YOUR INSTRUCTIONS: Beginning with the line containing "Recreate this object" and ending with the last line, repeat the records exactly.

EXERCISE MATERIALS:

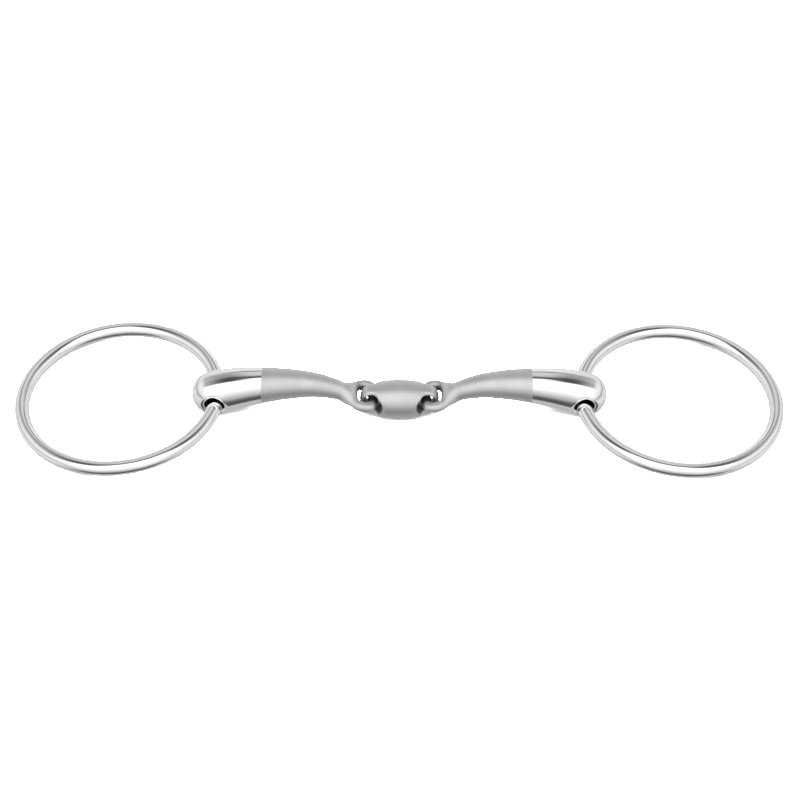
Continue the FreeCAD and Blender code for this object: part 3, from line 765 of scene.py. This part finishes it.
class SNAFFLE_OT_stage(bpy.types.Operator):
    """Lay the white floor, and set up the light and the camera"""

    bl_idname = "snaffle.stage"
    bl_label = "Stage"

    def execute(self, context):
        """Floor, room light, overhead panel and camera, in that order."""
        stage = context.scene.snaffle_stage
        self.lay_floor(stage)
        self.light_room(context.scene, stage)
        self.hang_panel(context.scene, stage)
        self.place_camera(context.scene, stage)
        context.scene.view_settings.view_transform = "Standard"
        return {"FINISHED"}

    def lay_floor(self, stage):
        """A square floor just under the bit, which the steel doesn't mirror."""
        half = stage.floor_width / 2
        corners = np.array([(-half, -half), (half, -half), (half, half), (-half, half)])
        points = np.column_stack([corners, np.full(4, -FLOOR_DROP)])
        floor = make_mesh("floor", points, np.array([[0, 1, 2, 3]]))
        floor.data.materials.append(white_floor())
        floor.visible_glossy = False

    def light_room(self, scene, stage):
        """Soft surroundings for the steel to mirror, and plain white straight to the eye.

        Over the middle they change with the angle from the back over the top (0.5) to the front,
        and towards the two sides with height alone.
        """
        world = bpy.data.worlds.new("studio")
        world.use_nodes = True
        scene.world = world
        finish = Finish(world.node_tree)
        back = world.node_tree.nodes["Background"]
        way = finish.add("ShaderNodeTexCoord").outputs["Generated"]
        across, depth, height = (finish.part_of(way, axis) for axis in range(3))
        angle = finish.add("ShaderNodeMath", {"operation": "ARCTAN2"}, {0: depth * -1, 1: height})
        share = Maths(finish, angle.outputs[0]) * (0.5 / math.pi) + 0.5
        middle = finish.add("ShaderNodeValToRGB", {"stops": MIDDLE_STOPS}, {0: share}).outputs[0]
        gap = finish.add("ShaderNodeValToRGB", {"stops": GAP_STOPS}, {0: share}).outputs[0]
        sides = finish.add("ShaderNodeValToRGB", {"stops": SIDE_STOPS}, {0: height * 0.5 + 0.5}).outputs[0]
        aside = abs(across)
        room = finish.mix(finish.fade(aside, 0.18, 0.36), middle, gap)
        room = finish.mix(finish.fade(aside, 0.42, 0.92), room, sides)
        seen = finish.add("ShaderNodeLightPath").outputs["Is Camera Ray"]
        finish.put(back.inputs["Color"], finish.mix(seen, room, grey(1.0)))
        back.inputs["Strength"].default_value = stage.surround

    def hang_panel(self, scene, stage):
        """A wide soft panel high over the bit, which lights the floor."""
        light = bpy.data.lights.new("panel", "AREA")
        light.shape, light.size, light.size_y = "RECTANGLE", PANEL_WIDTH, PANEL_DEPTH
        light.energy = stage.panel
        lamp = bpy.data.objects.new("panel", light)
        lamp.location = PANEL_PLACE
        lamp.rotation_euler = (PANEL_TILT, 0, 0)
        lamp.visible_glossy = False
        scene.collection.objects.link(lamp)

    def place_camera(self, scene, stage):
        """Camera on the middle plane, looking down at the middle of the rings."""
        camera = bpy.data.cameras.new("camera")
        camera.lens, camera.sensor_width = stage.lens, SENSOR
        camera.shift_x, camera.shift_y = SHIFT_X, SHIFT_Y
        camera.clip_start, camera.clip_end = 0.05, 50
        eye = bpy.data.objects.new("camera", camera)
        middle = Vector((0, 0, box_of("right_ring")[0][2]))
        back = Vector((0, -math.cos(stage.elevation), math.sin(stage.elevation)))
        look = Matrix.Rotation(math.pi / 2 - stage.elevation, 4, "X")
        look = look @ Matrix.Rotation(stage.roll, 4, "Z")
        eye.matrix_world = Matrix.Translation(middle + back * stage.distance) @ look
        scene.collection.objects.link(eye)
        scene.camera = eye


OPERATORS = (SNAFFLE_OT_rings, SNAFFLE_OT_cannons, SNAFFLE_OT_link, SNAFFLE_OT_stage)


class SNAFFLE_PT_pieces(bpy.types.Panel):
    """Sidebar panel with a button for each group of pieces and for the stage"""

    bl_idname = "SNAFFLE_PT_pieces"
    bl_label = "Snaffle Bit"
    bl_space_type = "VIEW_3D"
    bl_region_type = "UI"
    bl_category = "Snaffle Bit"

    def draw(self, context):
        """List the operators, then the sizes that they read."""
        for operator in OPERATORS:
            self.layout.operator(operator.bl_idname)
        for name in GROUPS:
            group = getattr(context.scene, name)
            box = self.layout.box()
            for key in group.__annotations__:
                box.prop(group, key)


def register():
    """Register the classes and hang the property groups on the scene."""
    for name, group in GROUPS.items():
        bpy.utils.register_class(group)
        setattr(bpy.types.Scene, name, bpy.props.PointerProperty(type=group))
    for kind in OPERATORS + (SNAFFLE_PT_pieces,):
        bpy.utils.register_class(kind)


def unregister():
    """Undo register."""
    for kind in reversed(OPERATORS + (SNAFFLE_PT_pieces,)):
        bpy.utils.unregister_class(kind)
    for name, group in reversed(GROUPS.items()):
        delattr(bpy.types.Scene, name)
        bpy.utils.unregister_class(group)


def main():
    """Make the pieces and the stage."""
    register()
    bpy.ops.snaffle.rings()
    bpy.ops.snaffle.cannons()
    bpy.ops.snaffle.link()
    bpy.ops.snaffle.stage()


if __name__ == "__main__":
    main()
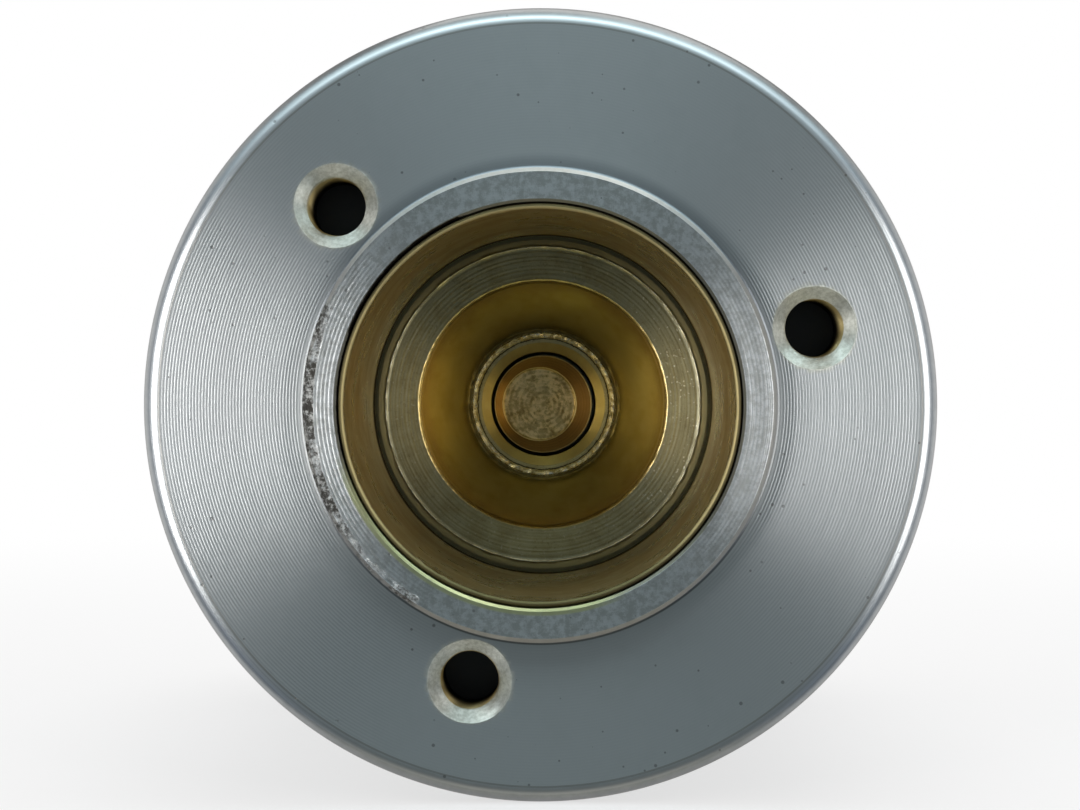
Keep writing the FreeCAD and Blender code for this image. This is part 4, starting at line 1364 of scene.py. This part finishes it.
def studio_world():
    """White surroundings for the camera, and a room for the metal to reflect.

    Towards -Y, where the photographer stands, the room is slate grey: darkest straight ahead of the face,
    with a bright band overhead. To the sides and behind it is white.
    """
    world = bpy.data.worlds.new("studio")
    bpy.context.scene.world = world
    world.cycles.sampling_method = "NONE"
    tree = fresh_tree(world)
    way = add(tree, "ShaderNodeTexCoord").outputs["Generated"]
    x, y, upward = split(way)
    forward = times(y, -1.0)
    sideways = calc("ABSOLUTE", x)
    low_slate = between(spread(upward, -0.2, 0.4), LOW_SLATE, (0.15, 0.18, 0.195, 1))
    blue = spread(sideways, 0.30, 0.60)
    low_slate = between(times(blue, 0.6), low_slate, (0.15, 0.20, 0.28, 1))
    overhead = times(spread(upward, 0.46, 0.80), spread(upward, 1.0, 0.86, 0.3, 1.0))
    overhead = times(overhead, spread(forward, 0.08, 0.36))
    slate = between(overhead, low_slate, (2.7, 3.4, 3.7, 1))
    slate = between(spread(upward, -0.68, -0.86), slate, (0.46, 0.46, 0.42, 1))
    dark = between(spread(forward, 0.90, 0.995), slate, (0.12, 0.15, 0.16, 1))
    behind = between(spread(sideways, 0.3, 0.9), grey(0.42), grey(0.95))
    edge = between(spread(forward, -0.30, 0.30), behind, dark)
    seen = add(tree, "ShaderNodeBackground", {"Color": grey(1.0), "Strength": 1.0})
    room = add(tree, "ShaderNodeBackground", {"Color": edge, "Strength": 1.0})
    plain = add(tree, "ShaderNodeBackground", {"Color": grey(0.62), "Strength": 1.0})
    ray = add(tree, "ShaderNodeLightPath")
    gloss = larger(ray.outputs["Is Glossy Ray"], ray.outputs["Is Transmission Ray"])
    first = add(tree, "ShaderNodeMixShader", {0: gloss, 1: plain.outputs[0], 2: room.outputs[0]})
    both = add(tree, "ShaderNodeMixShader", {
        0: ray.outputs["Is Camera Ray"], 1: first.outputs[0], 2: seen.outputs[0],
    })
    add(tree, "ShaderNodeOutputWorld", {"Surface": both.outputs[0]})


def aimed(name, data, place):
    """Lamp or camera at a place, turned to the middle of the mounting face."""
    held = new_object(name, data)
    held.location = place
    held.rotation_mode = "QUATERNION"
    held.rotation_quaternion = (-held.location).to_track_quat("-Z", "Y")
    return held


def softbox(name, place, size, power):
    """Soft rectangular lamp that faces the solenoid."""
    data = bpy.data.lights.new(name, "AREA")
    data.shape = "RECTANGLE"
    data.size, data.size_y = size
    data.energy = power
    aimed(name, data, place).visible_camera = False


def lamps():
    """A tall softbox on each side in front, and a broad one overhead."""
    softbox("left_softbox", (-0.42, -0.50, 0.0), (0.28, 0.38), 1.85)
    softbox("right_softbox", (0.44, -0.48, 0.01), (0.24, 0.44), 1.35)
    softbox("top_softbox", (0.1, 0.25, 0.9), (0.9, 0.7), 3.0)


def floor():
    """Pale round floor under the can, which turns into the white surroundings further out.

    It takes the can's shadow, and neither hides the lamps from the metal nor shows in it.
    """
    rings = np.array([0.0, 0.1, 0.25, 0.5, 1.0, FLOOR_R])
    points = carried_round(np.column_stack([rings, np.zeros_like(rings)]), 96)[..., [0, 2, 1]]
    points[..., 2] = cad_box[0][2]
    mesh = bpy.data.meshes.new("floor")
    mesh.from_pydata(points.reshape(-1, 3), [], grid_faces(len(rings), 96, False)[:, ::-1])
    ground = new_object("floor", mesh)
    ground.visible_glossy = False
    ground.visible_shadow = False
    material = bpy.data.materials.new("floor_finish")
    tree = fresh_tree(material)
    out = add(tree, "ShaderNodeVectorMath", {0: own_place(tree)}, operation="LENGTH").outputs["Value"]
    lit = add(tree, "ShaderNodeBsdfDiffuse", {"Color": grey(0.92)})
    white = add(tree, "ShaderNodeEmission", {"Color": grey(1.0), "Strength": 1.0})
    near = spread(out, 0.10, 0.42, 0.62, 1.0)
    share = times(add(tree, "ShaderNodeLightPath").outputs["Is Camera Ray"], near)
    both = add(tree, "ShaderNodeMixShader", {0: share, 1: lit.outputs[0], 2: white.outputs[0]})
    add(tree, "ShaderNodeOutputMaterial", {"Surface": both.outputs[0]})
    ground.data.materials.append(material)


def camera():
    """The photograph's view, straight along the axis from 20 cm in front of the face."""
    data = bpy.data.cameras.new("camera")
    data.lens = CAMERA_LENS
    data.clip_start = 0.01
    data.clip_end = 10.0
    bpy.context.scene.camera = aimed("camera", data, CAMERA_PLACE)


def main():
    """Builds the dressed solenoid and its studio."""
    slots = slot_names()
    finishes = all_finishes()
    for name, piece in frame["nodes"].items():
        dress(piece, finishes["lead_copper" if name.endswith("_lead") else slots[name]])
    stand_for(housing_can(), "housing_can", "root", "turned_steel", finishes)
    stand_for(plunger_sleeve(), "plunger_sleeve", "root", "sleeve_brass", finishes)
    stand_for(stationary_core(), "stationary_core", "root", "core_steel", finishes)
    stand_for(contact_rod(), "contact_rod", "rod", "rod_steel", finishes)
    for node in ("battery_stud", "motor_stud"):
        stand_for(threaded_stud(f"{node}_thread", node), node, "root", "stud_copper", finishes)
    stand_for(solder_joints(), "solder_joints", "root", "solder", finishes)
    for node, body, joint, fixed_y, keep in (
        ("return_spring", "root", "rod_slide", RETURN_SPRING_END_Y, RETURN_SPRING_KEPT),
        ("bridge_spring", "rod", "bridge_slide", BRIDGE_SPRING_Y, BRIDGE_SPRING_KEPT),
    ):
        sprung(node, body, slots[node], finishes)
    for node, width in {
        "terminal_cap": 0.3 * MM,
        "stud_washers": 0.15 * MM,
        "clamp_nuts": 0.15 * MM,
        "spring_washers": 0.15 * MM,
        "cable_nuts": 0.15 * MM,
        "motor_strap": 0.12 * MM,
        "switch_terminal": 0.1 * MM,
    }.items():
        broken_edges(node, width)
    studio_world()
    lamps()
    floor()
    camera()
    bpy.context.scene.view_settings.view_transform = "Standard"


main()
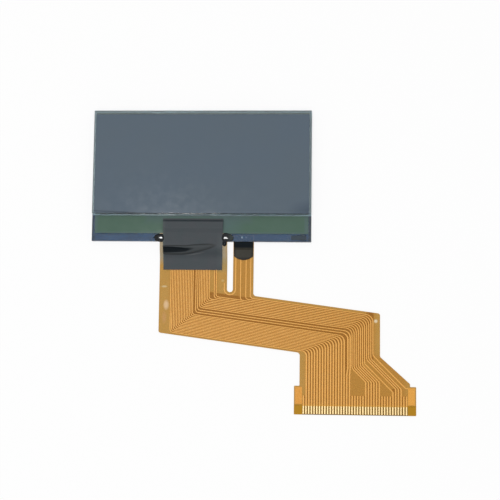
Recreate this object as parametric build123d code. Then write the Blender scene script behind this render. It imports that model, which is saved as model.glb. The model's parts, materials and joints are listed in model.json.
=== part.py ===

SOLUTION:
Recreate this object as parametric build123d code. Then write the Blender scene script behind this render. It imports that model, which is saved as model.glb. The model's parts, materials and joints are listed in model.json.
=== part.py ===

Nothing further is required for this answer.